Common ETL Orchestration Platforms
There are a bunch of ETL orchestration tools out there, and choosing one mostly depends on what your current setup looks like.

Apache Airflow
Apache Airflow is one of the originals that started it all. It’s open-source, super flexible, and lets you define your workflows as code using Python. Tons of large companies use it—Airbnb actually built it originally. It’s powerful, but as any Google search will tell you, it can also be very temperamental.

Prefect
Then there’s Prefect, which was built by the original developers of Airflow as basically a modern ground-up rewrite. It’s got a cleaner interface, easier setup, and it’s designed to be more user-friendly, especially if you’re not deep into DevOps.

Dagster
Dagster is another great option. It’s built with developers in mind and makes it easier to test and manage modular data pipelines. If your team is more code-first and cares a lot about making sure that code is clean and easily testable, then Dagster may be a better fit.
Cloud-Native Alternatives
If you’re deep in the cloud, though, you might already have tools like AWS Step Functions, Google Cloud Composer, or Azure Data Factory in your stack. These will best integrate with your other cloud services, making them the most convenient option.
In the end, the best tool depends on your team’s size, skills, and the complexity of your data world. Have a small team that needs to move fast? Prefect might be your best bet. Do you use custom infrastructure and already have data engineers with Airflow experience (many do)? Airflow could be perfect.

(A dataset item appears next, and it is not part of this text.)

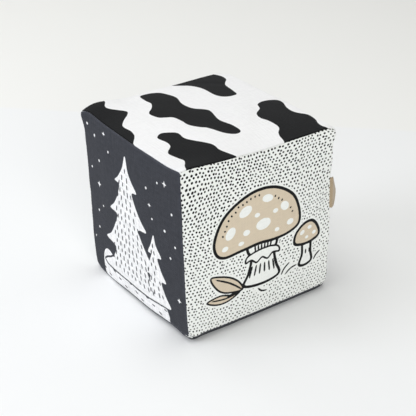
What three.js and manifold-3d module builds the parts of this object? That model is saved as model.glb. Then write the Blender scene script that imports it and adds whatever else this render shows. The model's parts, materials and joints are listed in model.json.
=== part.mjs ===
// A soft fabric block for a baby: six printed cotton panels, sewn edge to edge over a foam core,
// with a folded tape tab caught in one upright seam.
// Lengths are in millimetres and +Z is up. The origin is the middle of the flat that the block rests on.

import Module from 'manifold-3d';
import * as THREE from 'three';
import { mergeVertices } from 'three/addons/utils/BufferGeometryUtils.js';

const wasm = await Module();
wasm.setup();

// Block, from seam to seam
const blockWidth = 100;
const blockDepth = 104;
const blockHeight = 102.5;

// Puffed shape: how far a face stands out at its middle, how far a seam is drawn in at its middle,
// and how deep the bottom is pressed flat where it rests
const crownRise = 3.4;
const seamDraw = 0.5;
const restFlat = 0.4;

// Cotton cover, with its seam allowance turned in flat behind each panel
const canvasThickness = 0.6;
const allowanceWidth = 8;
const allowanceStep = 0.4;

// Clearance between pieces that lie against each other
const layGap = 0.3;

// Foam core
const coreEdgeRadius = 6;

// Sewing thread, and the hand-sewn stretch where the cover was closed over the core
const threadDiameter = 0.4;
const threadSink = 0.1;
const closingThreadDiameter = 0.5;
const closingLength = 55;

// Tape tab in the front right seam: a loop of twill tape whose two ends are sewn in. Its middle bows
// out further than its two edges.
const tapeWidth = 19;
const tapeThickness = 0.7;
const tabReach = 8;
const tabEdgeReach = 3;
const tabFoldGap = 0.8;
const tabTailLength = 4;
const tabTailTip = 0.3;
const tabStandoff = 1;
const tabHeightShare = 0.593;
const tabRestAngle = THREE.MathUtils.degToRad(38);

// Facets
const faceSteps = 12;
const panelLayers = 2;
const threadSides = 6;
const threadSteps = 10;
const foldSteps = 10;
const bowSteps = 8;

// Worked out from the sizes above
const halfSize = [blockWidth / 2, blockDepth / 2, blockHeight / 2];
const allowanceDepth = 2 * canvasThickness;
const mitreSet = layGap * Math.SQRT1_2;
const threadInset = threadSink + closingThreadDiameter / 2;
const foldRebate = threadInset + closingThreadDiameter / 2 + layGap;
const restHeight = halfSize[2] + crownRise - restFlat;
const tabMiddle = blockHeight * (tabHeightShare - 1 / 2);

// Colours of the cloth, thread, tape and foam
const ivory = 0xf2f0ea;
const charcoal = 0x3a3c43;
const white = 0xf6f6f7;
const natural = 0xc3b498;
const foamCream = 0xefe6c8;

const sides = [
  { name: 'left', axis: 0, sign: -1, colour: charcoal },
  { name: 'right', axis: 0, sign: 1, colour: white },
  { name: 'front', axis: 1, sign: -1, colour: ivory },
  { name: 'back', axis: 1, sign: 1, colour: ivory },
  { name: 'bottom', axis: 2, sign: -1, colour: charcoal },
  { name: 'top', axis: 2, sign: 1, colour: white },
];

// Moves every point of a closed shape, after its doubled corners are merged
function reshape(source, move) {
  const bare = source.clone();
  bare.deleteAttribute('normal');
  bare.deleteAttribute('uv');
  const shape = mergeVertices(bare);
  const corners = shape.attributes.position;
  const point = new THREE.Vector3();
  for (let i = 0; i < corners.count; i += 1) {
    point.fromBufferAttribute(corners, i);
    const [x, y, z] = move(point);
    corners.setXYZ(i, x, y, z);
  }
  shape.computeVertexNormals();
  return shape;
}

// The stuffed shape of the sewn cube: faces crown, seams draw in, and corners stay where they are
function puff(point) {
  const place = point.toArray();
  const share = place.map((value, axis) => value / halfSize[axis]);
  return place.map((value, axis) => {
    const b = share[(axis + 1) % 3] ** 2;
    const c = share[(axis + 2) % 3] ** 2;
    const crown = crownRise * (1 - b) * (1 - c);
    const draw = seamDraw * (b * (1 - c) + c * (1 - b));
    const rise = crown - draw;
    const pressed = axis === 2 && share[axis] < 0;
    return value + share[axis] * (pressed ? Math.min(rise, crownRise - restFlat) : rise);
  });
}

// Counts the grid lines of a unit box between a point and the nearer edge
function linesFromEdge(share) {
  const line = Math.round((share + 1 / 2) * faceSteps);
  return Math.min(line, faceSteps - line);
}

// Places a grid line: the edge, the two sides of the allowance's step, then even steps to the middle
function gridPlace(share, half, edgeInset, stepInset) {
  const lines = linesFromEdge(share);
  const padInset = stepInset + allowanceStep;
  const evenShare = (lines - 2) / (faceSteps / 2 - 2);
  const evenInset = padInset + (half - padInset) * evenShare;
  const inset = lines > 1 ? evenInset : [edgeInset, stepInset][lines];
  return Math.sign(share) * (half - inset);
}

// One printed panel, with its mitred edges and the step behind its turned-in allowance
function panelShape(side) {
  const across = side.sign > 0 ? (side.axis + 1) % 3 : (side.axis + 2) % 3;
  const along = 3 - side.axis - across;
  const edgeInsets = [foldRebate, foldRebate, allowanceDepth + mitreSet];
  const sheet = new THREE.BoxGeometry(1, 1, 1, faceSteps, faceSteps, panelLayers);
  return reshape(sheet, (unit) => {
    const layer = Math.round((1 / 2 - unit.z) * panelLayers);
    const onPad = linesFromEdge(unit.x) > 1 && linesFromEdge(unit.y) > 1;
    const backDepth = onPad ? canvasThickness : allowanceDepth;
    const depth = [0, foldRebate - mitreSet, backDepth][layer];
    const place = [];
    place[across] = gridPlace(unit.x, halfSize[across], edgeInsets[layer], allowanceWidth);
    place[along] = gridPlace(unit.y, halfSize[along], edgeInsets[layer], allowanceWidth);
    place[side.axis] = side.sign * (halfSize[side.axis] - depth);
    return place;
  });
}

// The foam core: it fills the panels' hollows, and its edges are rounded clear of the seams
function coreShape() {
  const foam = new THREE.BoxGeometry(1, 1, 1, faceSteps, faceSteps, faceSteps);
  return reshape(foam, (unit) => {
    const lines = unit.toArray().map(linesFromEdge);
    const outer = lines.filter((count) => count === 0).length;
    const onPad = outer === 1 && lines.every((count) => count !== 1);
    const cover = (onPad ? canvasThickness : allowanceDepth) + layGap;
    const rounding = coreEdgeRadius * (1 - 1 / Math.sqrt(outer));
    return unit
      .toArray()
      .map((share, axis) => gridPlace(share, halfSize[axis], cover + rounding, allowanceWidth + layGap));
  });
}

function toManifold(shape) {
  const mesh = new wasm.Mesh({
    numProp: 3,
    vertProperties: Float32Array.from(shape.attributes.position.array),
    triVerts: Uint32Array.from(shape.index.array),
  });
  return new wasm.Manifold(mesh);
}

function cutAway(shape, tool) {
  const cut = toManifold(shape).subtract(toManifold(tool)).getMesh();
  const result = new THREE.BufferGeometry();
  result.setAttribute('position', new THREE.BufferAttribute(cut.vertProperties, 3));
  result.setIndex(new THREE.BufferAttribute(cut.triVerts, 1));
  return result;
}

// Sets a shape made round the tab's plan, +X outwards, across the front right seam
function atTabSeam(shape) {
  shape.rotateZ(-Math.PI / 4);
  shape.translate(halfSize[0], -halfSize[1], tabMiddle);
  return shape;
}

// The slot that the tape's two ends pass through, between the front and right panels
function tabSlotShape() {
  const slotDepth = 2 * allowanceDepth * Math.SQRT2;
  const slotWidth = 2 * (tapeThickness + layGap);
  const slot = new THREE.BoxGeometry(2 * slotDepth, slotWidth, tapeWidth + 2 * layGap);
  return reshape(atTabSeam(slot), (point) => point.toArray());
}

// Both tape ends together, from inside the seam to a thin lip at the stitches
function tabRootShape() {
  const shoulder = -threadInset * Math.SQRT2;
  const lip = tabTailTip / 2;
  const plan = new THREE.Shape();
  plan.moveTo(-tabTailLength, -tapeThickness);
  plan.lineTo(shoulder, -tapeThickness);
  plan.lineTo(lip, -lip);
  plan.lineTo(lip, lip);
  plan.lineTo(shoulder, tapeThickness);
  plan.lineTo(-tabTailLength, tapeThickness);
  plan.closePath();
  const ends = new THREE.ExtrudeGeometry(plan, { depth: tapeWidth, bevelEnabled: false });
  ends.translate(0, 0, -tapeWidth / 2);
  return reshape(atTabSeam(ends), puff);
}

// The free loop of the tape in its own plan: the fold line at the origin, the round fold at +X,
// which lies nearer the fold line towards the tape's two edges
function tabLoopShape() {
  const foldInner = tabFoldGap / 2;
  const foldOuter = foldInner + tapeThickness;
  const foldCentre = tabReach - foldOuter;
  const drop = tabReach - tabEdgeReach;
  const plan = new THREE.Shape();
  plan.absarc(foldCentre, 0, foldOuter, -Math.PI / 2, Math.PI / 2);
  plan.absarc(0, 0, tapeThickness, Math.PI / 2, (3 * Math.PI) / 2);
  plan.closePath();
  const gap = new THREE.Path();
  gap.moveTo(2 * tapeThickness, 0);
  gap.absarc(foldCentre, 0, foldInner, -Math.PI / 2, Math.PI / 2);
  gap.closePath();
  plan.holes.push(gap);
  const options = { depth: tapeWidth, steps: bowSteps, bevelEnabled: false, curveSegments: foldSteps };
  const loop = new THREE.ExtrudeGeometry(plan, options);
  loop.translate(0, 0, -tapeWidth / 2);
  return reshape(loop, ({ x, y, z }) => {
    const onFold = x > foldCentre - tabFoldGap;
    const level = z / (tapeWidth / 2);
    return [onFold ? x - drop * level ** 2 : x, y, z];
  });
}

// One straight run of thread along a seam, from one place to another
function threadRun(seam, diameter, from, to) {
  const radius = diameter / 2;
  const run = new THREE.CylinderGeometry(radius, radius, to - from, threadSides, threadSteps);
  const direction = new THREE.Vector3().setComponent(seam.axis, 1);
  run.applyQuaternion(new THREE.Quaternion().setFromUnitVectors(THREE.Object3D.DEFAULT_UP, direction));
  const middle = new THREE.Vector3().setComponent(seam.axis, (from + to) / 2);
  for (const side of seam.sides) {
    middle.setComponent(side.axis, side.sign * (halfSize[side.axis] - threadInset));
  }
  run.translate(...middle);
  return reshape(run, puff);
}

// The machine thread of one seam: a run from corner to corner, or one on each side of a break
function seamThreads(seam) {
  const name = `seam_thread_${seam.name}`;
  const end = halfSize[seam.axis] - foldRebate - layGap;
  if (!seam.break) {
    return [{ name, shape: threadRun(seam, threadDiameter, -end, end) }];
  }
  const { middle, length, endNames } = seam.break;
  const reach = length / 2 + layGap;
  return [
    { name: `${name}_${endNames[0]}`, shape: threadRun(seam, threadDiameter, -end, middle - reach) },
    { name: `${name}_${endNames[1]}`, shape: threadRun(seam, threadDiameter, middle + reach, end) },
  ];
}

// The twelve seams: each runs where two sides meet
function listSeams() {
  const seams = [];
  sides.forEach((first, i) => {
    for (const second of sides.slice(i + 1)) {
      if (first.axis !== second.axis) {
        const axis = 3 - first.axis - second.axis;
        seams.push({ name: `${second.name}_${first.name}`, axis, sides: [first, second] });
      }
    }
  });
  return seams;
}

function clothMesh(name, shape, colour, roughness) {
  const material = new THREE.MeshStandardMaterial({ color: colour, roughness, metalness: 0 });
  const mesh = new THREE.Mesh(shape, material);
  mesh.name = name;
  return mesh;
}

const block = new THREE.Group();
block.position.z = restHeight;

// Panels
const slotted = ['front', 'right'];
for (const side of sides) {
  const flat = panelShape(side);
  const cut = slotted.includes(side.name) ? cutAway(flat, tabSlotShape()) : flat;
  block.add(clothMesh(`${side.name}_panel`, reshape(cut, puff), side.colour, 0.9));
}

// Core
block.add(clothMesh('foam_core', reshape(coreShape(), puff), foamCream, 1));

// Threads
const seams = listSeams();
const tabSeam = seams.find((seam) => seam.name === 'front_right');
tabSeam.break = { middle: tabMiddle, length: tapeWidth, endNames: ['lower', 'upper'] };
const closingSeam = seams.find((seam) => seam.name === 'bottom_back');
closingSeam.break = { middle: 0, length: closingLength, endNames: ['left', 'right'] };
for (const run of seams.flatMap(seamThreads)) {
  block.add(clothMesh(run.name, run.shape, white, 0.6));
}
const closing = threadRun(closingSeam, closingThreadDiameter, -closingLength / 2, closingLength / 2);
block.add(clothMesh('closing_thread', closing, charcoal, 0.6));

// Tape tab, turned about the fold line that stands just outside the seam
block.add(clothMesh('tape_tab_root', tabRootShape(), natural, 0.85));
const tabLoop = clothMesh('tape_tab_loop', tabLoopShape(), natural, 0.85);
const seamPoint = puff(new THREE.Vector3(halfSize[0], -halfSize[1], tabMiddle));
tabLoop.position.set(seamPoint[0] + tabStandoff, seamPoint[1] - tabStandoff, seamPoint[2]);
tabLoop.rotation.z = tabRestAngle;
block.add(tabLoop);

export default block;
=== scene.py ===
"""A soft fabric block for a baby: six printed cotton panels sewn edge to edge over a foam core, with a
folded tape tab in one upright seam.

The file is laid out as a Blender add-on and run as a script. Lengths are in metres, in the part's own
frame: +Z up, with the origin in the middle of the flat that the block rests on.
"""
import json
import math

import bmesh
import bpy
import numpy as np
from bpy.props import FloatProperty, FloatVectorProperty, IntProperty, PointerProperty
from mathutils import Matrix, Vector


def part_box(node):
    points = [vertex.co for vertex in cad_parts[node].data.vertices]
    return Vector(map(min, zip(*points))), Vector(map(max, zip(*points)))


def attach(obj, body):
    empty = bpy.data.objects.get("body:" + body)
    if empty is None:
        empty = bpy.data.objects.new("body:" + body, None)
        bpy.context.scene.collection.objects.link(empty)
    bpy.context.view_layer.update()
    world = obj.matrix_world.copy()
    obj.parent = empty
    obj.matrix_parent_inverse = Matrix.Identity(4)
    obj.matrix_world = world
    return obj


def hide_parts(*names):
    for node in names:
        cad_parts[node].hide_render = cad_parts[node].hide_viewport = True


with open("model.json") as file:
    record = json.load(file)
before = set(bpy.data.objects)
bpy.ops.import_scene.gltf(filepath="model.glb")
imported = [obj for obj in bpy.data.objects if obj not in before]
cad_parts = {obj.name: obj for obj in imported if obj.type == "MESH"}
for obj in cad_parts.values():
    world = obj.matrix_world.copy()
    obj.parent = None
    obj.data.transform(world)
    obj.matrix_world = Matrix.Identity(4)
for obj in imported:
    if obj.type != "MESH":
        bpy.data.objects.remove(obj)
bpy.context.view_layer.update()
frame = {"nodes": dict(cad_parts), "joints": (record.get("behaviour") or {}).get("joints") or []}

bl_info = {
    "name": "Soft fabric block",
    "version": (1, 0, 0),
    "blender": (4, 5, 0),
    "location": "3D View > Sidebar > Fabric Block",
    "description": "Builds the cover, core, seams and tape tab of a soft fabric block",
    "category": "Object",
}

MM = 0.001

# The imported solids' own shape: how far each side crowns past the seams, and how much of the crown is cut
# flat under the block
CROWN = 3.4 * MM
REST_FLAT = 0.4 * MM


def box_side(name, axis, top):
    """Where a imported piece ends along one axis."""
    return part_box(name)[1 if top else 0][axis]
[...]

Once you’ve got your orchestration tool in place, the real challenge starts with keeping everything running smoothly.
ETL Orchestration Best Practices
Even with ETL orchestration, pipelines can still break. Maybe a data source goes down. Maybe a file doesn’t land on time. Or maybe some weird edge case causes a script to crash halfway through.
That’s why data quality matters just as much as pipeline reliability. It’s not enough to just move data around—you need to make sure it actually makes sense when it gets to the other side. This is where the six dimensions of data quality come in:
- Accuracy – Is the data correct?
- Completeness – Are all the expected records there?

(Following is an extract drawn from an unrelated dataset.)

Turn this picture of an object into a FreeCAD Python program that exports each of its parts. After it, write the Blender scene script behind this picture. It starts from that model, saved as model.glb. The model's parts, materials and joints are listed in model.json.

- Consistency – Does the data match across systems?
- Timeliness – Is the data fresh?
- Uniqueness – No duplicates, right?
- Validity – Does the data follow the right format?
If any of these are off, your dashboards, reports, and decisions all take a hit.
And while alerts are great, they need to also be useful. You want to know why a job failed, not just that it did. You want to be proactive, not reactive. That’s where something called data observability comes into play.
Making Your ETL Orchestration More Reliable
Data + AI observability platforms like Monte Carlo work alongside your ETL orchestration tools to monitor your pipelines in real time. It flags issues as soon as they happen, whether it’s a table that stops updating or data that suddenly looks off (like your revenue dropping to zero overnight).
And it doesn’t just say something’s wrong—it helps you find out where and why, so you can fix it fast.
Even better? It fits right into your existing stack. No messy workarounds—just clear visibility from start to finish.
Want to see it in action? Drop your email to schedule a demo—and see how Monte Carlo helps you catch issues before they cause chaos.
Our promise: we will show you the product.
Frequently Asked Questions
What is the difference between data orchestration and ETL?
Data orchestration manages the entire flow and coordination of data across systems, often including but not limited to ETL processes. ETL is one specific type of data pipeline—extract, transform, load—while orchestration involves scheduling, dependency handling, monitoring, and alerts.
What is ETL orchestration?
ETL orchestration is the process of scheduling, automating, monitoring, and managing the flow of ETL pipelines. It ensures each ETL step runs in the right order, detects failures, handles dependencies, and provides logging and alerts for better reliability.